Robert Leighton, who is the Episcopal Bishop of Glasgow, my hometown, in the 17th century in Scotland, he put it like this. He said, “This verse is teaching us to say, ‘I will not sin because my Father is my Judge. But for my frailties,’ so when I stumble and fall, when I do sin, ‘I will hope for mercy because my Judge is also my Father.’” The verse is saying, “Because He’s the holy Judge, I tremble at the thought of transgressing His Law. I love Him! And I’m in awe of His majesty and greatness and my heart shrinks back appropriately from betraying His love toward me. I will not sin because my Father is a just Judge, but for my frailties, when I do sin, I don’t fall into despair but I have hope in His mercy because my just Judge is also still my Father in Jesus Christ.” 

That is Peter’s point, isn’t it, in verse 17? “Therefore, conduct yourselves with fear throughout the time of your exile.” He’s not talking about spiritual uncertainty and abject terror. He’s not talking about the servile fear that is appropriate to you if today you’re not a Christian. If you’re not a Christian today, what we’re talking about right now ought to strike real terror into your heart. God is just and holy and you will stand before Him at the last day! And unless you find in Jesus Christ alone a Rescuer and a Deliverer for your sin and guilt, you will stand exposed to His righteous wrath. That’s something before which we ought all to tremble. But the fear in the heart of a child of God is not servile fear; it’s not terror of judgment. There is no condemnation for you. But it is the reverent awe, the trembling fear that should fill our hearts at the very thought of transgressing His holy Word, of betraying His love. We know Him to be holy and we want the world to see in our lives some echo, some family likeness of that same holiness. And when we stand in the great assembly on the last day, we want our lives to adorn our profession and say, “God is good and just and right, and look at what He has done in me in testimony to His goodness and grace.” And so we live here in holy fear. 

Let me ask you – Do you fear God? Do you fear God? Do you know what the fear of God is in your own heart? We’re uncomfortable with that vocabulary, aren’t we? We’ve been taught to focus on love, focus on God’s kindness, appropriately. But the Bible speaks often about the fear of God. Do you fear God? Let me say, we are in serious spiritual trouble if we do not fear God. That was brought home to me several years ago by the case of a dear friend of mine who was a young minister in the United Kingdom. He was a faithful man. He was enjoying the blessing of God on his writing ministry, his preaching ministry. He was beginning to receive the wide approbation of the church in the United Kingdom, recognition for his gifts and usefulness. The Lord was using him. And then suddenly, the news broke that he had been having a secret affair and his marriage ended; his ministry was ruined. And he tragically departed from the faith. And I remember asking him, “How did this happen? How is it possible? How did it happen?” Heartbroken, asking him, “How did you get here from there?” I’ll never forget his answer, his chilling answer. He said, “David, I simply stopped fearing God. I stopped fearing God. That’s how I got here from there. The fear of the Lord no longer gripped my heart. The weight of His holiness no longer rested upon my consciousness. And so instead of trembling before Him, remembering that my Father is also my Judge, in presumption I said, ‘He’ll forgive me. That’s His job,’ and lived as I pleased.” 
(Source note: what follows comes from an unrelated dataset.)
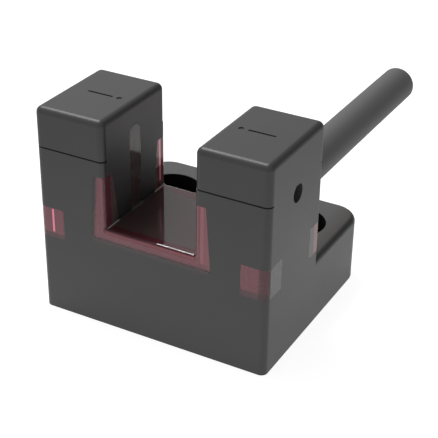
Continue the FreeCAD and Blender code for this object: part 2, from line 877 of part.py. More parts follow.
os.makedirs("parts", exist_ok=True)
for name, shape in all_parts().items():
    shape.exportStep(os.path.join("parts", name + ".step"))
    box = shape.BoundBox
    print(name, "solids", len(shape.Solids), "valid", shape.isValid(), "volume",
          round(shape.Volume, 1), "box", [round(v, 2) for v in
          (box.XMin, box.XMax, box.YMin, box.YMax, box.ZMin, box.ZMax)])
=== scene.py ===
# %% [markdown]
# # A fork sensor, dressed for its picture
#
# The sensor looks across its slot with a beam of light. Its housing is moulded in two shots:
# a clear red body first, then a black shell round it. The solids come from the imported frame,
# which never moves. This file gives them their finish, puts finer pieces over some of them,
# and sets up the camera, the light and a plain floor. All lengths are metres.

import json
import math

import bmesh
import bpy
import numpy as np
from mathutils import Matrix, Vector
from mathutils.bvhtree import BVHTree

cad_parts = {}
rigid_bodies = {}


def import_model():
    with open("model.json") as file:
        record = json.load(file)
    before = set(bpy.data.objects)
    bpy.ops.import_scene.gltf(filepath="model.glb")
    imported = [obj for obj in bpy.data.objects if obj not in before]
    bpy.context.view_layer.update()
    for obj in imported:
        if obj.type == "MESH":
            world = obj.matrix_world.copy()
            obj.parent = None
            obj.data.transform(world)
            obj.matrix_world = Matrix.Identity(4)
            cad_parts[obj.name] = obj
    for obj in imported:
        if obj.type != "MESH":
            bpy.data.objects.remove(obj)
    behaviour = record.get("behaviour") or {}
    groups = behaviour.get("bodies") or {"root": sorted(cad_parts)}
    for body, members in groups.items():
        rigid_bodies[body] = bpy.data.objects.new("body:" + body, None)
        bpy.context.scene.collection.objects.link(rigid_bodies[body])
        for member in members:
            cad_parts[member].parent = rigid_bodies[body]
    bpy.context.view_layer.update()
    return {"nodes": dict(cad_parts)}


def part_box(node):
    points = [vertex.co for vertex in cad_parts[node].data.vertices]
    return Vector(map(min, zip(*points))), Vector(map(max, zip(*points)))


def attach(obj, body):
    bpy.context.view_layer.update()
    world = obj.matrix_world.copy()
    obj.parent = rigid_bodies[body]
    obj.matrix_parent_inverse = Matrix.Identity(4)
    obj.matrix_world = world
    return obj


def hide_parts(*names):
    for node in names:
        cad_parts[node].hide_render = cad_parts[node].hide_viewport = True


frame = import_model()
MM = 0.001

# %% [markdown]
# ## The camera
#
# The picture was taken from the front right and from above, with a long lens, so that far
# edges shrink only a little. A camera can be placed by eye, or by solving for it: here the
# angles, the distance and the field of view were fitted to the outline and the edges of the
# object at some two hundred places, and they leave a quarter of a pixel. Three unit vectors
# say how the camera stands.

# %% Camera
azimuth = math.radians(28.400)
elevation = math.radians(29.621)
roll = math.radians(0.860)
sensor_width_mm = 36.0
lens_mm = 98.999
eye = Vector((77.979, -140.511, 103.362)) * MM

backwards = Vector((math.sin(azimuth) * math.cos(elevation),
                    -math.cos(azimuth) * math.cos(elevation), math.sin(elevation)))
level_right = Vector((math.cos(azimuth), math.sin(azimuth), 0))
level_up = backwards.cross(level_right)
right = math.cos(roll) * level_right + math.sin(roll) * level_up
up = math.cos(roll) * level_up - math.sin(roll) * level_right
camera_data = bpy.data.cameras.new("camera")
camera_data.sensor_width = sensor_width_mm
camera_data.lens = lens_mm
camera = bpy.data.objects.new("camera", camera_data)
turn = Matrix((right, up, backwards)).transposed()
camera.matrix_world = Matrix.Translation(eye) @ turn.to_4x4()
scene_objects = bpy.context.scene.collection.objects
scene_objects.link(camera)
bpy.context.scene.camera = camera
print("camera at", [round(value / MM, 1) for value in eye], "mm, lens", lens_mm)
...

“The fear of the Lord is the beginning of wisdom.” Do you fear God? The fear of the Lord says, “I will fight tooth and nail to kill my sin because my Father is my Judge. And when I do sin, I will hope in His mercy because my Judge is still my Father in Jesus Christ.’” 
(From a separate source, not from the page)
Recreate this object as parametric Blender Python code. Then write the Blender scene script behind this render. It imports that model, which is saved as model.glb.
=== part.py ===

So Peter says look forward. There is grace coming. There is grace to be brought to you at the revelation of Jesus Christ. What a day it will be when sin at last will be wiped from us, eradicated from us, and we will shine with the reflected brillance of our glorious Redeemer. And look backwards. Remember the old life. Don’t glamorize it. Don’t long for it. Name the old passions properly. They’re not your friends; they are your enemies out to destroy you. Flee from them. And look up. See the One seated on the throne, high and lifted up, the holy, holy, holy Lord God Almighty. Live close to Him that you may become like Him. And remember that your Father is your Judge, that you may live throughout the time of your exile in holy fear. Let’s pray together.
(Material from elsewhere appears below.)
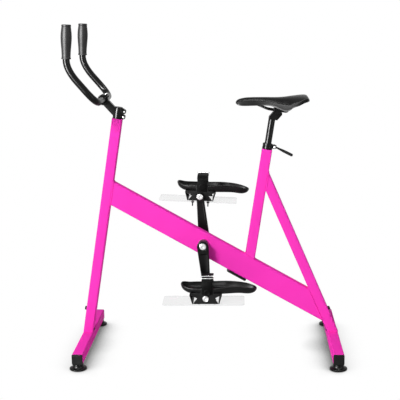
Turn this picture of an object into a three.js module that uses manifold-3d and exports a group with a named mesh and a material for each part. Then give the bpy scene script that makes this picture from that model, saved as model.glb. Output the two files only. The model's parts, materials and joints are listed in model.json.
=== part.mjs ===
// An exercise bike that stands on the floor of a pool, for pedalling under water.
// A welded frame of oblong tubes stands on two base bars with rubber feet. It carries cranks
// with foot cradles and clear water paddles, a saddle on a sliding post and a U-shaped handlebar.
// Millimetres. X runs from the handlebar (negative) to the back, Y from the rider's left
// (negative) to the right, and Z up. The origin is on the floor, halfway between the base bars.
import * as THREE from 'three';
import { mergeVertices } from 'three/addons/utils/BufferGeometryUtils.js';
import Module from 'manifold-3d';

const wasm = await Module();
wasm.setup();

// Clearances and the overrun of cuts
const seatGap = 0.3;
const runningGap = 0.45;
const cutOver = 3;

// Base bars, their spigots, end caps and feet
const barSpacing = 948;
const barLength = 533;
const barSize = 40;
const barWall = 3;
const barCorner = 4;
const footHeight = 21;
const spigotWall = 3;
const spigotLength = 118;
const capThickness = 3.2;
const capPlugDepth = 24;
const footRadius = 32;
const footNeckRadius = 19;
const footRimHeight = 7;
const footStudRadius = 5;
const footStudLength = 13;
const footInset = 17;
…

O God, deliver us from presumption. Abba Father, forgive us for flippancy, for dull minds, for our this-worldliness that does not set our hope fully on the grace to be brought to us at the revelation of Jesus Christ. We praise You, Father, that You love us and have provided atonement for us, for our sin, in Jesus. There, we rest our faith and find peace. But we still yet tremble because we know that Abba Father, You are infinite in Your holiness. We tremble not as the objects of Your wrath, but as Your beloved children whom You call to be like You. Work grace in all our hearts that we may indeed live near You, nearer tomorrow than we did yesterday, that we may be like You – holy as You are holy – for we ask it in Jesus’ name, Amen.